Other international cornerstones include French reinsurer Scor, Japan’s Tokio Marine and Russia’s largest privately owned insurance company, Ingosstrakh. On China Life Insurance, Sinosure and China Reinsurnace are also present. On November 28, the day before the deal closed, PICC also announced in a supplementary prospectus that China Life Insurance would increase its cornerstone investment to $150 million from $100 million, boosting the total cornerstone tranche to $1.82 billion from $1.77 billion.

In addition to the 17 cornerstones, a total of 180 institutional investors submitted orders, but according to one source no more than 30 of those were what can be referred to as international accounts.

Instead, the most positive demand signal came from retail investors, which submitted orders worth more than HK$24 billion ($3.1 billion). This is more than for any other Hong Kong IPO or new listing this year and left the retail portion of the deal about 17.5 times covered, triggering a clawback that increase the retail tranche to 7.5% from 5%. The interest is particularly notable since the retail portion of many other Hong Kong IPOs this year has been significantly undersubscribed, including deals where the retail tranche has been well below $50 million.

The portion left over for institutional investors after excluding the cornerstone tranche and about $500 million worth of shares likely to go to Hong Kong retail investors, Japan retail investors through the public offering without listing (Powl) and other private banking-type accounts will be about $1.1 billion to $1.2 billion (if you include the 15% greenshoe). That portion was about two times covered, according to one source.

PICC offered 6.9 billion H-shares, or 16.7% of its enlarged share capital. As mentioned, there is also a 15% greenshoe that could increase the H-share offering to 18.7% of the share capital and boost the total proceeds to $3.6 billion.

That could propel it ahead of Malaysian palm oil, rubber and sugar producer Felda Global Ventures, which raised just under $3.3 billion, to become the largest new listing in Asia and the fourth largest in the world this year. The top three spots in the global rankings are held by Facebook, Japan Airlines and Santander Mexico, which raised $16 billion, $8.5 billion and $4.1 billion respectively, Dealogic data show.

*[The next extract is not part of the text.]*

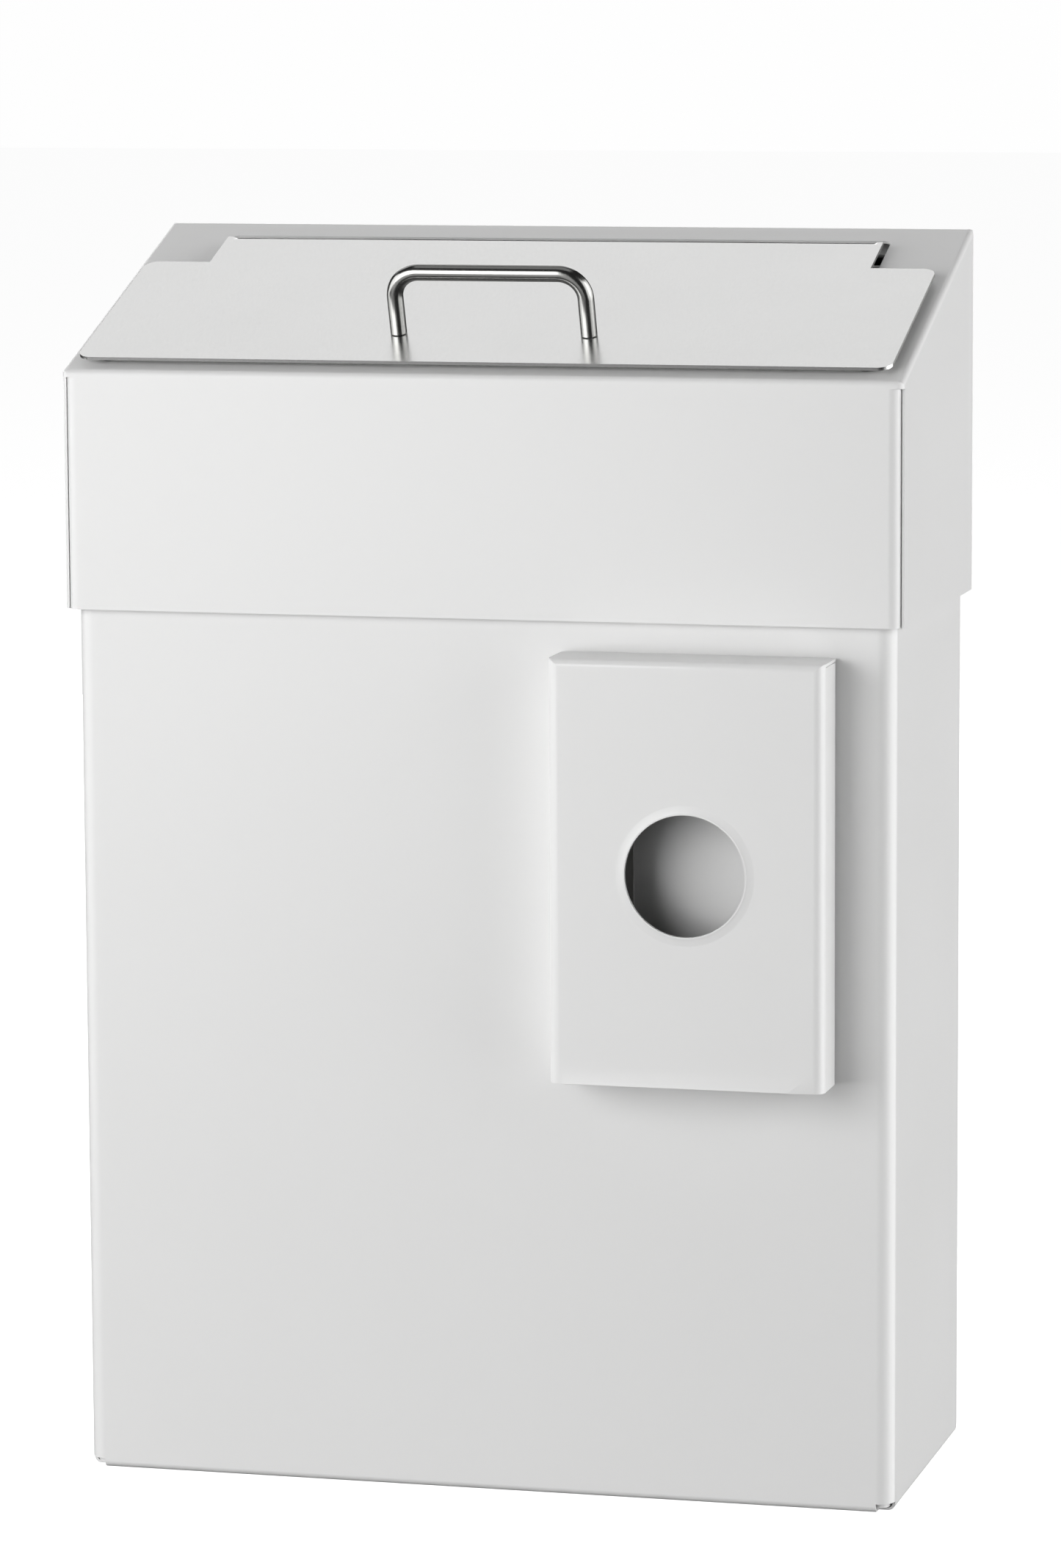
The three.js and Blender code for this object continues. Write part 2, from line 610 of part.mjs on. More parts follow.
const dispenser = new THREE.Group();
dispenser.add(mesh('dispenser_cover', dispenserCover(), whitePaint()));
studPlaces.forEach(([x, z], i) => {
  dispenser.add(mesh(`dispenser_stud_${i + 1}`, dispenserStud(x, z), zinc()));
  dispenser.add(mesh(`stud_nut_${i + 1}`, studNut(x, z), zinc()));
});
bin.add(dispenser);

export default bin;
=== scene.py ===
"""A wall-mounted waste bin of folded white steel, with a stainless lid and a bag dispenser.

Every piece is built fine in place of its CAD node. Lengths are in millimetres while a piece is
built, and two frames put them where the CAD has them: UPRIGHT, with y counted back from the
body's front face, and SLOPE, with y running up the hood's slope and z standing off it.
"""
import math

import bmesh
import bpy
from mathutils import Matrix, Vector


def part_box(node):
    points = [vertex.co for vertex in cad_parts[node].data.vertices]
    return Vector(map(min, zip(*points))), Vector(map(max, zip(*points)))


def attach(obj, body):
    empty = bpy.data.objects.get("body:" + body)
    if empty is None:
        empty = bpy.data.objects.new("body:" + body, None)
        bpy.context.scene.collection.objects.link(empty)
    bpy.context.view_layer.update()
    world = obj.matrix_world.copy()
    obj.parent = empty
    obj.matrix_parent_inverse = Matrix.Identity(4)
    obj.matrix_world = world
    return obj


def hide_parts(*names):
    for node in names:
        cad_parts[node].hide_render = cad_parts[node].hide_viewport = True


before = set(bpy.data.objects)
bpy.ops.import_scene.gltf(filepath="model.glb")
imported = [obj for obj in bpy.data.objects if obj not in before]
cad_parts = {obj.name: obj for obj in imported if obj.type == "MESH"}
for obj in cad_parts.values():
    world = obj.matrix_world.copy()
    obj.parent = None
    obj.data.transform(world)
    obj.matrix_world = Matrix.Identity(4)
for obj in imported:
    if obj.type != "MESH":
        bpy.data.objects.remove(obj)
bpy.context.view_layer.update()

MM = 0.001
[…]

The PICC shares were marketed at a price between HK$3.42 and HK$4.03. The final price of HK$3.48 is at a 9.7% premium to the price of Rmb2.57 per share that China’s National Social Security Fund (NSSF) paid when it acquired an 11.3% stake in PICC Group in June last year.

PICC P&C is the dominating non-life insurer in China with a 35% market share, based on premiums. However, looking ahead, the key growth is expected to come from the life insurance business, which was set up as recently as 2005 but has already captured a market share of 7.4%, according to one research report citing data up until the end of September.

This business is expected to have huge growth potential as the entire life insurance market in China continues to expand and as the company starts to focus more on multi-premium products, which have higher margins. PICC is also expected to shift more towards agency selling from today’s bank assurance model and should continue to benefit from increased cross-selling with PICC P&C, which has 74.5 million individual and institutional customers.

As noted in earlier stories, PICC set a dubious record of having the most bookrunners on an IPO ever with 17 banks sharing the honour. However, the deal was primarily led by the five global coordinators: CICC, Credit Suisse, Deutsche Bank, Goldman Sachs and HSBC.

In addition to those five, the remaining bookrunners were ABC International, Bank of America Merrill Lynch, BOC International, CCB International, Citi, Daiwa, Essence, Haitong International, ICBC International, J.P. Morgan, Morgan Stanley, UBS.

The stock will start trading on Friday (December 7).